Le isole di plastica galleggianti. Nuovi habitat inquinati ma vitali

C’è vita nelle isole di plastica galleggianti nei nostri mari. Tra le tante conseguenze nefaste dei rifiuti marini di plastica e della loro aggregazione in zattere, c’è una imprevista, finora trascurata ma “gravissima”, ossia la loro trasformazione in immensi habitat per le specie costiere. Dove le conoscenze biologiche ritenevano che tali specie come molluschi, crostacei o anemoni, non potessero né arrivarci né sopravvivere vi stanno, invece, proliferando e formando nuove colonie, dando vita a un nuovo ecosistema, definito nel 2013  plastisfera (al pari della biosfera), colonizzata da questa nuova comunità

Alcuni di questi micro organismi delle nuove comunità sviluppano enzimi che gli permetteno di degradare la plastica per nutrirsene. Nell’estate 2020 all’interno di varie comunità della plastisfera sono stati individuati 2 batteri che degradano il Polietilene tereftalato, ossia il famigerato PET.

Tutto ciò è descritto da uno studio internazionale pubblicato sulla rivista scientifica Nature – prima firma Linsey E. Haram – che finora ha contato più di 40 specie differenti e che ha definito la nuova comunità in questione definita dagli autori neo pelagica.

“È stata una sorpresa scoprire che questi animali costieri vi riescano ad alimentarsi, quando si pensava che necessitassero di fonti di cibo che caratterizzano le coste” scrivono gli autori.

Tale scoperta risale allo tsunami giapponese del 2011. Allora rifiuti plastici, trascinati in mare dalla potenza del maremoto, sono giunti fino alle coste nordamericane trasportando 300 specie costiere le quali, nonostante fossero in alto mare sono sopravvissute e si sono riprodotte.  La scoperta si deve alla collaborazione con l’Ocean Voyages Istitute, un’ong dedita alla rimozione delle plastiche galleggianti che formano il Great Pacific Garbage Patch, situato nel vortice subtropicale del nord del Pacifico.
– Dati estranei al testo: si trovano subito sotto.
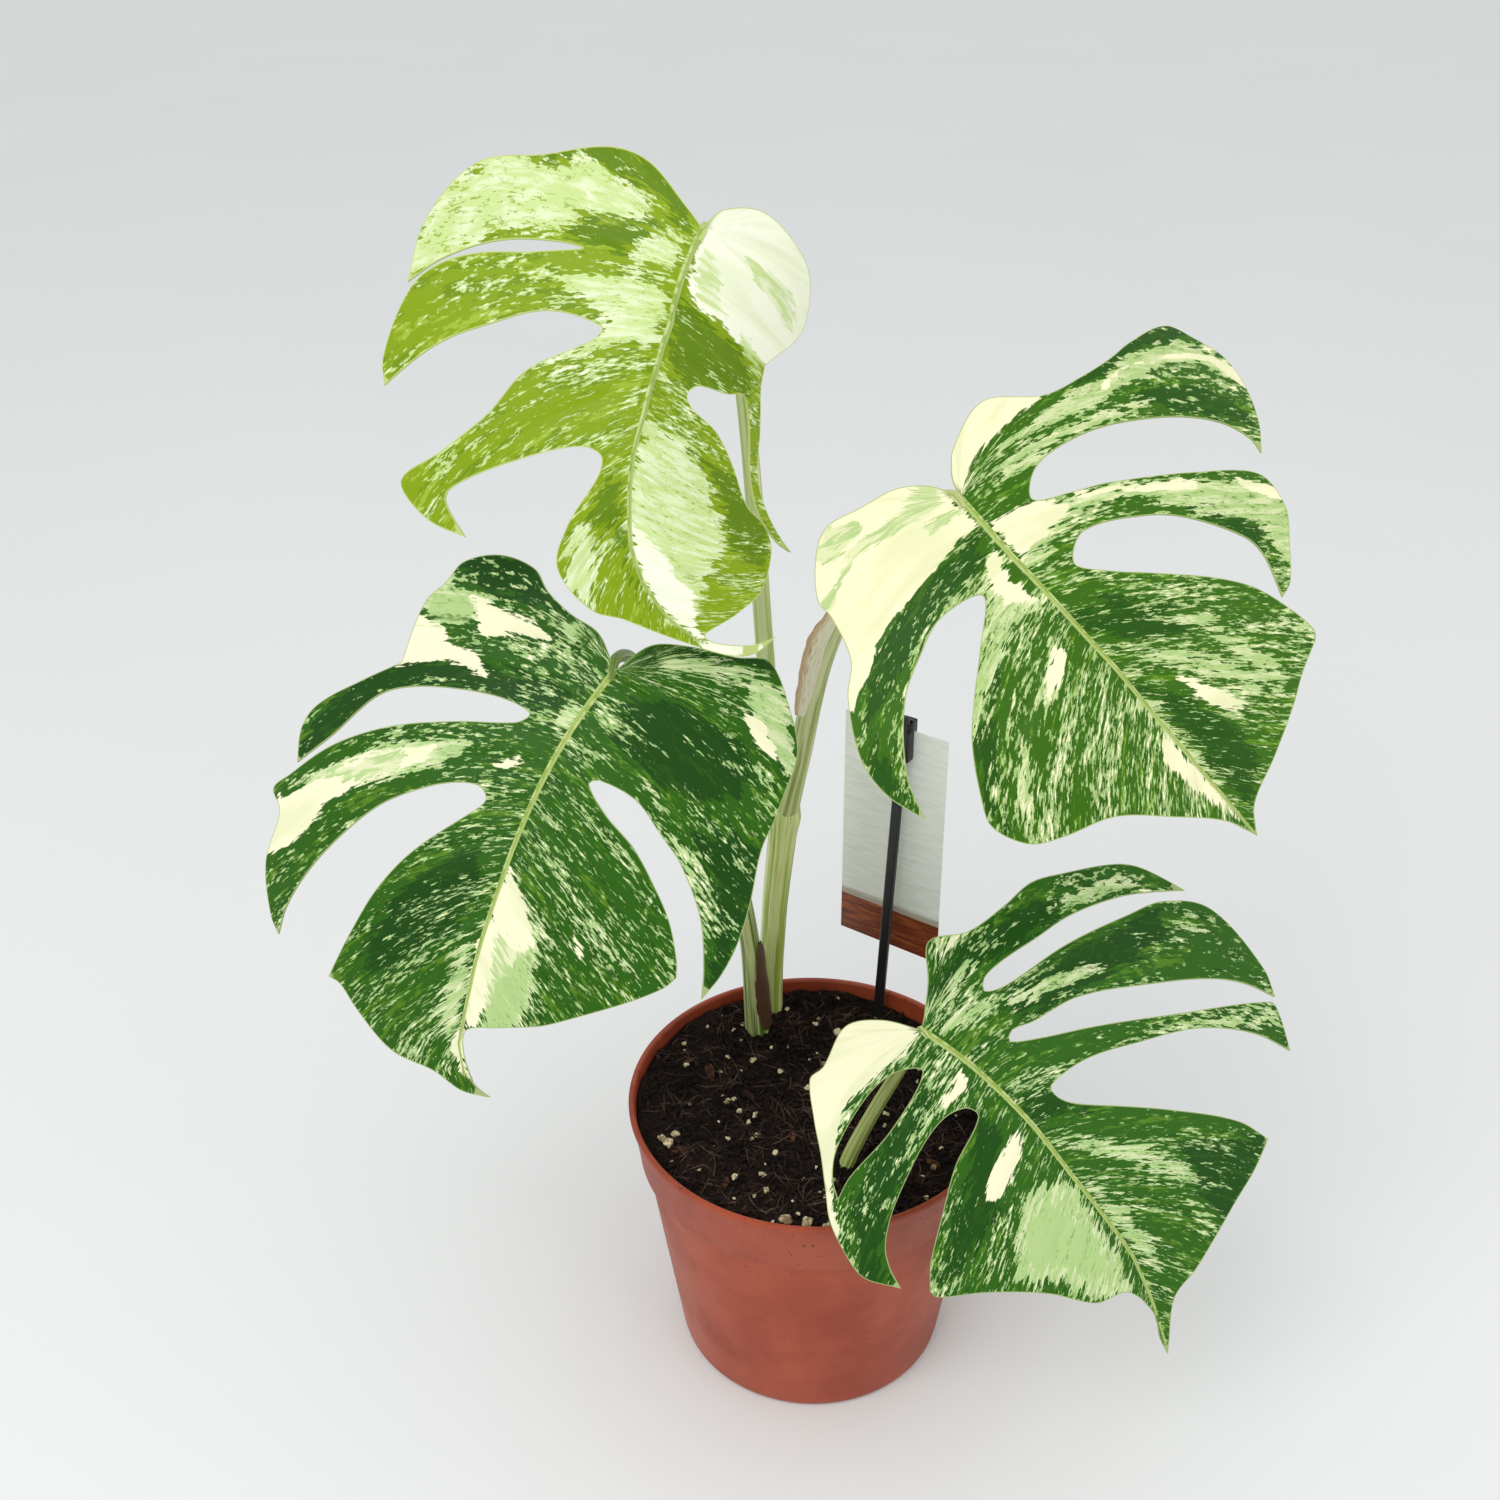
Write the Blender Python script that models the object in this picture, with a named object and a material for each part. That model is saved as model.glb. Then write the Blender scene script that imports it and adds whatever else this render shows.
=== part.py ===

Qui i ricercatori hanno riscontrato l’esistenza delle nuove specie pelagiche.

Le isole di plastica sono quindi dei nuovi habitat colonizzati da specie che riescono a nutrirsi nonostante non abitino in contesti non programmati dalla loro storia evolutiva, ma creati involontariamente dall’uomo, e nei quali vi si adattano con straordinaria versatilità.

Dunque che le plastiche fluttuanti, sono colonizzate da microrganismi che generano forme di vita; si teme ora che le aggregazioni di plastica, materiale com’è noto non è biodegradabile e quindi persistente provochi la diffusione di specie aliene invasive e in grado di colonizzare nuovi habitat.

Da cui la domanda d’obbligo.  Stimando che ogni anno finiscono nei mari circa 14 milioni di tonnellate di rifiuti di plastica equivalenti all’80% dei rifiuti marini e per il 2050 è previsto il loro aumento esponenziale per un totale di 25mila tonnellate di rifiuti, la fauna e la flora dei nostri mari sarà come quella che conosciamo oggi?